In Danse Macabre, Stephen King observes that the movies provided a “cultural echo chamber” for Mary Shelley’s “modest gothic tale” (65) and that the novel has “probably been the subject of more films than any other literary work in history, including the Bible” (62). He is right. From Edison’s 1910 silent movie to our modern IMAXs, movies inspired by a 19th-century teenager’s novel have remained an enduring part of our movie history and, in turn, these films have seared images of the creator and his creature into the mainstream of our cultural consciousness. According to IMDB, some 200 titles with the word “Frankenstein” embedded within them have been produced, and that figure does not take into account the numerous films that appropriate portions of Shelley’s narrative to raise profound questions about the future of technology and the definitions of personhood. Amidst all the serious attempts to bring Shelley’s Frankenstein (1818) to the screen, moviemakers have created a host of parodies, including The Rocky Horror Picture Show (1975), Igor (2008), and Frankenweenie (2012). Our video essay, “Horror and Humor: Frankenstein’s Comic Offspring,” explores the most famous of these comedies, director Mel Brooks’s Young Frankenstein (1974).
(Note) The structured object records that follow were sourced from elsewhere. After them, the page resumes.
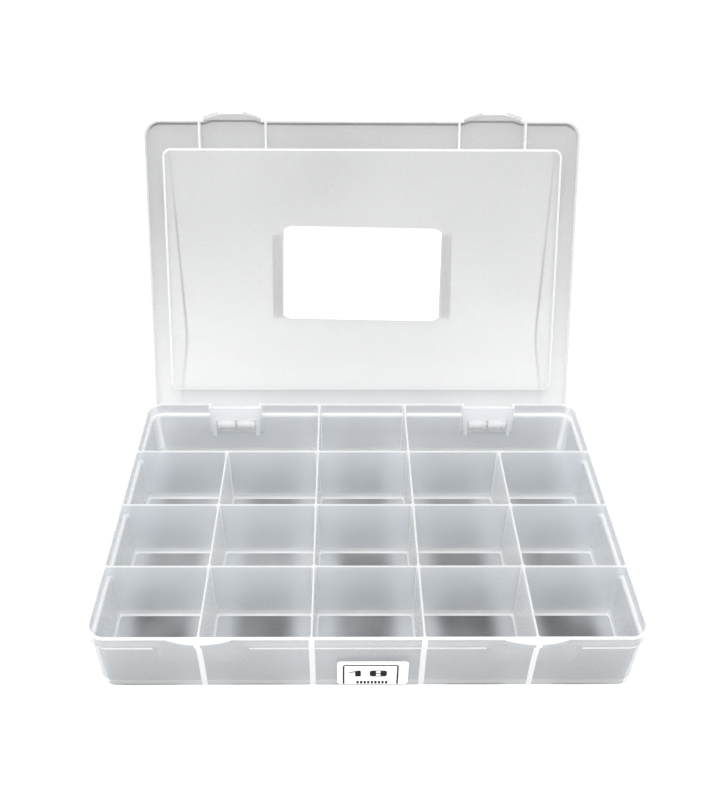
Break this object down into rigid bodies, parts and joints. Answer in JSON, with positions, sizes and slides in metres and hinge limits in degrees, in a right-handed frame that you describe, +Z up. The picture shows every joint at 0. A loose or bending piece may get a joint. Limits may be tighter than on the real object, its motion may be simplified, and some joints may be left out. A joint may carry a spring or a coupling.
{
  "type": "parts organizer box",
  "caption": "Shallow translucent compartment box for small parts: fixed dividers, a framed lid on two rod hinges, and two snap latches that hook over catches on the front rim.",
  "frame": {"origin": "centre of the tray's flat underside", "axes": "+Z up out of the open tray, -Y towards the latch side (front), +X to the right seen from the front"},
  "size_m": [0.27, 0.2932, 0.1932],
  "materials": {
    "tray_plastic": "translucent natural polypropylene, satin inside, glossy rims",
    "lid_plastic": "translucent natural polypropylene, smooth",
    "printed_sticker": "satin white sticker with a black printed frame",
    "white_card": "matte blank white card"
  },
  "bodies": {
    "tray": {"tray_floor": "tray_plastic", "front_wall": "tray_plastic", "rear_wall": "tray_plastic", "left_wall": "tray_plastic", "right_wall": "tray_plastic", "corner_front_left": "tray_plastic", "corner_front_right": "tray_plastic", "corner_rear_left": "tray_plastic", "corner_rear_right": "tray_plastic", "row_divider_front": "tray_plastic", "row_divider_middle": "tray_plastic", "row_divider_rear": "tray_plastic", "column_divider_outer_left": "tray_plastic", "column_divider_inner_left": "tray_plastic", "column_divider_inner_right": "tray_plastic", "column_divider_outer_right": "tray_plastic", "catch_left": "tray_plastic", "catch_right": "tray_plastic", "catch_pad_left": "tray_plastic", "catch_pad_right": "tray_plastic", "hinge_pocket_left": "tray_plastic", "hinge_pocket_right": "tray_plastic", "hinge_rod_left": "tray_plastic", "hinge_rod_right": "tray_plastic", "front_sticker": "printed_sticker"},
    "lid": {"lid_panel": "lid_plastic", "lid_riser": "lid_plastic", "lid_border_front": "lid_plastic", "lid_border_rear": "lid_plastic", "lid_border_left": "lid_plastic", "lid_border_right": "lid_plastic", "lid_skirt_front": "lid_plastic", "lid_skirt_rear": "lid_plastic", "lid_skirt_left": "lid_plastic", "lid_skirt_right": "lid_plastic", "latch_ribs_left": "lid_plastic", "latch_ribs_right": "lid_plastic", "hinge_arms_left": "lid_plastic", "hinge_arms_right": "lid_plastic", "lid_card": "white_card"},
    "latch_left": {"latch_left": "lid_plastic"},
    "latch_right": {"latch_right": "lid_plastic"}
  },
  "joints": [
    {"name": "lid_hinge", "type": "hinge", "parent": "tray", "child": "lid", "pos_m": [0, 0.092, 0.024], "axis": [1, 0, 0], "range_deg": [0, 116]},
    {"name": "latch_left_flex", "type": "hinge", "parent": "lid", "child": "latch_left", "pos_m": [-0.08, 0.19419, 0.18744], "axis": [-1, 0, 0], "range_deg": [0, 8], "stiffness_Nm_per_rad": 0.6},
    {"name": "latch_right_flex", "type": "hinge", "parent": "lid", "child": "latch_right", "pos_m": [0.08, 0.19419, 0.18744], "axis": [-1, 0, 0], "range_deg": [0, 8], "stiffness_Nm_per_rad": 0.6}
  ]
}
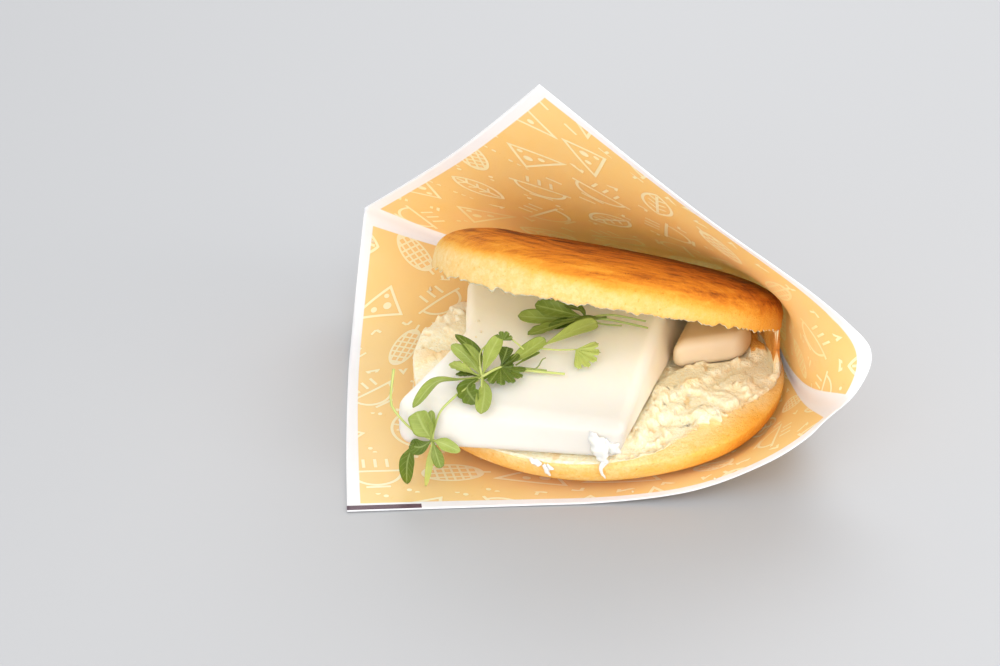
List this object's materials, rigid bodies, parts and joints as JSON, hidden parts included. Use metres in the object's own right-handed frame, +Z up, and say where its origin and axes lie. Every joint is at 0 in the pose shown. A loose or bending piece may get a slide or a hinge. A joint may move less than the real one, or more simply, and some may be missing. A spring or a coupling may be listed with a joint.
{
  "type": "cheese arepa in a paper sleeve",
  "caption": "Split round corn bread gaping over soft white cheese and micro greens, in an open square greaseproof paper sleeve whose top sheet stands up as a pointed flap.",
  "frame": {"origin": "middle of the bounding box in plan, on the surface that the sleeve lies on", "axes": "+X to the right as the opening is seen from the front, +Y to the sealed back of the sleeve, +Z up"},
  "size_m": [0.171, 0.1446, 0.1358],
  "materials": {
    "paper_sleeve": "thin translucent greaseproof paper printed orange with pale line drawings, white margins",
    "arepa_bread": "baked corn dough: toasted brown faces, golden sides, pale torn crumb",
    "cheese_slab": "soft white cheese, moist with a slight sheen",
    "cheese_slice": "soft white cheese, moist with a slight sheen",
    "sprig_middle": "fresh green leaves and stalks",
    "sprig_back": "fresh green leaves and stalks",
    "sprig_front": "fresh green leaves and stalks"
  },
  "bodies": {
    "root": {"paper_sleeve": "paper_sleeve", "arepa_bread": "arepa_bread", "cheese_slab": "cheese_slab", "cheese_slice": "cheese_slice", "sprig_middle": "sprig_middle", "sprig_back": "sprig_back", "sprig_front": "sprig_front"}
  },
  "joints": []
}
To laugh at something that once was frightening loosens its psychological grip on us; it allows our rational mind to triumph, at least temporarily, over the instinctual trepidations that lay beneath the level of conscious articulation. Freud noted, for example, how children create games around the very things they most fear as a way of subduing those fears and gaining control. No genre has been more prone to parodies than monster movies because films that scarred one generation can become historical relics for the next, devolving scary creatures into figures of fun. Such productions take the sting out of horror movies by robbing them of their power to traumatize, frighten, or offend us. But comedies should often be taken seriously for the insights they offer, and Young Frankenstein is a prime example of how humor can shed light on complicated ideas.
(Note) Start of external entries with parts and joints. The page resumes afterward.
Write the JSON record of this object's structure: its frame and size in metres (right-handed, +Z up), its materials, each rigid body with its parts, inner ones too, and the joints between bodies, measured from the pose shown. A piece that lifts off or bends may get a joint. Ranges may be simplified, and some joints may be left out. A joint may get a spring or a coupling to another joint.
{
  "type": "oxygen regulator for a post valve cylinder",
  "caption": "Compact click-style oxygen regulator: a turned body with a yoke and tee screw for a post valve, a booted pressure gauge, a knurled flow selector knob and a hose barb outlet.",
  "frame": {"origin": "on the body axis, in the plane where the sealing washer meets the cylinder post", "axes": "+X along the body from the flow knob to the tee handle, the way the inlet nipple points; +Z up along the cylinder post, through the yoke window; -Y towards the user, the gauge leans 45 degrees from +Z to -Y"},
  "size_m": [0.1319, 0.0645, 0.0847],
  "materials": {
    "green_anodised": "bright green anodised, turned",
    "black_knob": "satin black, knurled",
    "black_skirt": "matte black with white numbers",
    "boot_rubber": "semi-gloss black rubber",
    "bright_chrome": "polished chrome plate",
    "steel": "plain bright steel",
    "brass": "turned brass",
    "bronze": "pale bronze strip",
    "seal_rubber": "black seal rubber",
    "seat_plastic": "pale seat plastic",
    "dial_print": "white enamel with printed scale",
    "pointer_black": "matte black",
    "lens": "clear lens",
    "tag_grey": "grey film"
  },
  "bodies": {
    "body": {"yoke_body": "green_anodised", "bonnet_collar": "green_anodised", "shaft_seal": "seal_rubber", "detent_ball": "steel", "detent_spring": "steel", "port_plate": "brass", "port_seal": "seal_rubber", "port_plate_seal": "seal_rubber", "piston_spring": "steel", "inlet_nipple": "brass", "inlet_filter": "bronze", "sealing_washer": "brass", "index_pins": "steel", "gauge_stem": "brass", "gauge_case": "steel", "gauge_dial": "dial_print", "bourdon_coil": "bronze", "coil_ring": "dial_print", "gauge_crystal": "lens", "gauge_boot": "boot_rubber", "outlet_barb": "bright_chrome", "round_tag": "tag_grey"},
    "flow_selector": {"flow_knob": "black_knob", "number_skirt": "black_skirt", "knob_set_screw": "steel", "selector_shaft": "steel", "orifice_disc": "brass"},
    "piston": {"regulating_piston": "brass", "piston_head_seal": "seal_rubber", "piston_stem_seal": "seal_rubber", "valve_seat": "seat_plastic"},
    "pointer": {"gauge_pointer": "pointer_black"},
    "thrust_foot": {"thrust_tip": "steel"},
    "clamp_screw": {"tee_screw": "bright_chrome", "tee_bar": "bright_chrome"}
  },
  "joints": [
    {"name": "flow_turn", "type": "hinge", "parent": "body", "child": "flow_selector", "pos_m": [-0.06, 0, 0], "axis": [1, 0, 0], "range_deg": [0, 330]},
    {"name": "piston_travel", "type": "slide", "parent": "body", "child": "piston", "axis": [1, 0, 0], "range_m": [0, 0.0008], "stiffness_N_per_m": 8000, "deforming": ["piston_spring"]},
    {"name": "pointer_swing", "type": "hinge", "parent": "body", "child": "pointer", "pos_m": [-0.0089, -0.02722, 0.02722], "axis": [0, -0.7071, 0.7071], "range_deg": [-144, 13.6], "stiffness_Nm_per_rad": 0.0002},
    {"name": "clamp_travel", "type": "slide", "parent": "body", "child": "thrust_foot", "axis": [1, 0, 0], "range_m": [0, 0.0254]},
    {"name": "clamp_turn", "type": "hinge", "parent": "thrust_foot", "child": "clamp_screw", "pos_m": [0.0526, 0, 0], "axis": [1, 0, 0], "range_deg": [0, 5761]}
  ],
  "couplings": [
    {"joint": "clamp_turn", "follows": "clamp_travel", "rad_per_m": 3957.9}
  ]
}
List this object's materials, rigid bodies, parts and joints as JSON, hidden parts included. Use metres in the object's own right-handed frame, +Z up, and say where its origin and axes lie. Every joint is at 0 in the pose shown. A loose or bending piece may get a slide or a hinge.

Brooks explicitly “tries to stay with the look and feel and texture” (Newsweek interview) of James Whale’s classic 1931 movie (Frankenstein) and his 1935 sequel (The Bride of Frankenstein) by incorporating many of the classic characters from the previous iterations of the narrative and reviving stock Frankenstein characters from film history’s graveyard: Frankenstein’s grandson Frederick (Gene Wilder), the huge monster (Peter Boyle), the lovely fiancée Elizabeth (Madeline Kahn), the wooden-armed police office Inspector Kemp (Kenneth Mars), the hunchbacked laboratory assistant Igor (Marty Feldman), the pretty ingénue Inga (Teri Garr), and the faithful housekeeper Frau Blucher (Cloris Leachman). To maintain the spirit of earlier versions, Brooks integrates early film transitional devices such as vertical and horizontal wipes, as well as in and out irises. He also resists using zooms, other than the last shot, instead allowing the camera to trundle into scenes as did Whale in his movies. Yet Young Frankenstein’s characters have a decidedly modern consciousness of their roles within the Frankenstein legend; they mug for the camera, overact, and offer sly smirks of understanding that establish their knowing wit within a whimsical playground of nostalgic parody.
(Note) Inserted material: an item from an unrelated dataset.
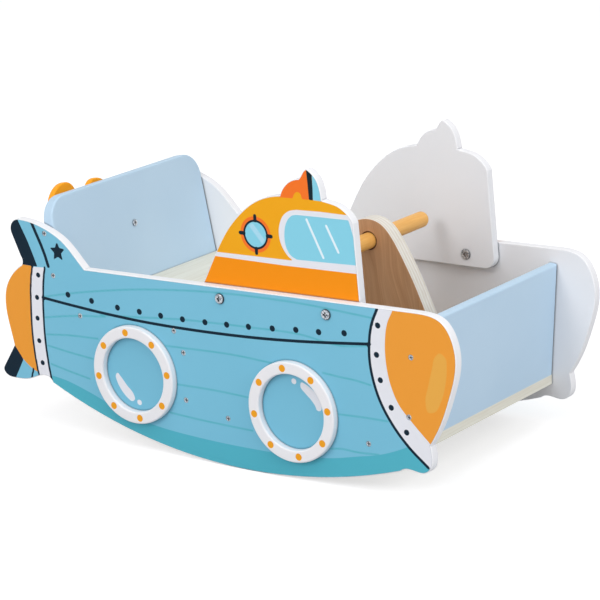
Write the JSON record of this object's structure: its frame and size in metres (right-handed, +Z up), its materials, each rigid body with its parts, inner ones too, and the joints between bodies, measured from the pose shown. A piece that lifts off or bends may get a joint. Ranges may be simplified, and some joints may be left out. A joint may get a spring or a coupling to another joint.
{
  "type": "rocking boat toy",
  "caption": "Submarine-shaped wooden rocking toy: curved side panels with porthole rings, cabin boards, seat, leaning backrest, foot well, upright fin with a handle bar, rear propeller.",
  "frame": {"origin": "under the middle of the whole toy's bounding box, level with the lowest point of the rockers", "axes": "+X points to the bow, +Y to port (the rider's left), +Z up; the boards are level, and a free toy settles bow up by about three degrees"},
  "size_m": [0.6912, 0.3468, 0.3786],
  "materials": {
    "white_paint": "satin white paint on plywood",
    "hull_print": "satin printed film, light blue with orange ends and dark lines",
    "cabin_print": "satin printed film, orange with a blue window",
    "ring_paint": "satin white paint with printed yellow dots",
    "zinc_steel": "zinc plated",
    "blue_paint": "satin light blue paint",
    "pale_ply": "clear lacquer on pale plywood",
    "brown_veneer": "clear lacquer on brown-faced plywood",
    "beech": "clear lacquer on turned wood",
    "orange_paint": "satin orange paint"
  },
  "bodies": {
    "boat": {"backrest": "blue_paint", "backrest_screws_left": "zinc_steel", "backrest_screws_right": "zinc_steel", "cabin_board_left": "white_paint", "cabin_board_right": "white_paint", "cabin_bolts_left": "zinc_steel", "cabin_bolts_right": "zinc_steel", "cabin_nuts_left": "zinc_steel", "cabin_nuts_right": "zinc_steel", "cabin_print_left": "cabin_print", "cabin_print_right": "cabin_print", "cap_screw": "zinc_steel", "fin_screws": "zinc_steel", "floor_board": "pale_ply", "floor_screws_left": "zinc_steel", "floor_screws_right": "zinc_steel", "front_panel": "blue_paint", "front_panel_screws_left": "zinc_steel", "front_panel_screws_right": "zinc_steel", "handle_bar": "beech", "hull_print_left": "hull_print", "hull_print_right": "hull_print", "porthole_ring_front_left": "ring_paint", "porthole_ring_front_right": "ring_paint", "porthole_ring_rear_left": "ring_paint", "porthole_ring_rear_right": "ring_paint", "propeller_cap": "orange_paint", "propeller_shaft": "beech", "riser_screws_left": "zinc_steel", "riser_screws_right": "zinc_steel", "seat_board": "pale_ply", "seat_riser": "pale_ply", "seat_screws_left": "zinc_steel", "seat_screws_right": "zinc_steel", "shaft_screw": "zinc_steel", "side_panel_left": "white_paint", "side_panel_right": "white_paint", "steering_fin": "brown_veneer"},
    "propeller": {"propeller": "orange_paint"}
  },
  "joints": [
    {"name": "propeller_spin", "type": "hinge", "parent": "boat", "child": "propeller", "pos_m": [-0.3296, 0, 0.22354], "axis": [0.9836, 0, 0.1805], "continuous": true}
  ]
}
The audiovisual format of the video essay is a particularly effective way to communicate how Brooks alters some fundamental elements found in the Frankenstein narrative, particularly focusing on the unique ways he modulates the relationship between the creator and his creature. In essence, Brooks radically changes the conventional portrait of the evil scientist into a loving tableau of a parent who risks his own life to save his offspring. The audiovisual format, therefore, allows us to pinpoint particular scenes in the movie that demonstrate these changes and, simultaneously, to incorporate a voiceover narration that stresses how these shifts re-configure Shelley’s story. In this way, the conjunction of words and images allow the viewer to understand how Brooks cleverly transmits important ideas from Mary Shelley, adeptly uses conventions established in previous movies, and skillfully adds his particular point of view to create a movie that, while it makes the viewer laugh, should also make him/her think more carefully about a range of complicated issues.


Bibliography

Friedman, Lester D. and Allison B. Kavey. Monstrous Progeny: A History of the Frankenstein Narratives. New Brunswick: Rutgers University Press, 2016.

Gostin, Nicki. “The Pride of Frankenstein.” Interview with Mel Brooks. Newsweek. Nov. 3, 2007. https://www.newsweek.com/pride-frankenstein-96235.

King, Stephen. Danse Macabre. New York: Everest House, 1981.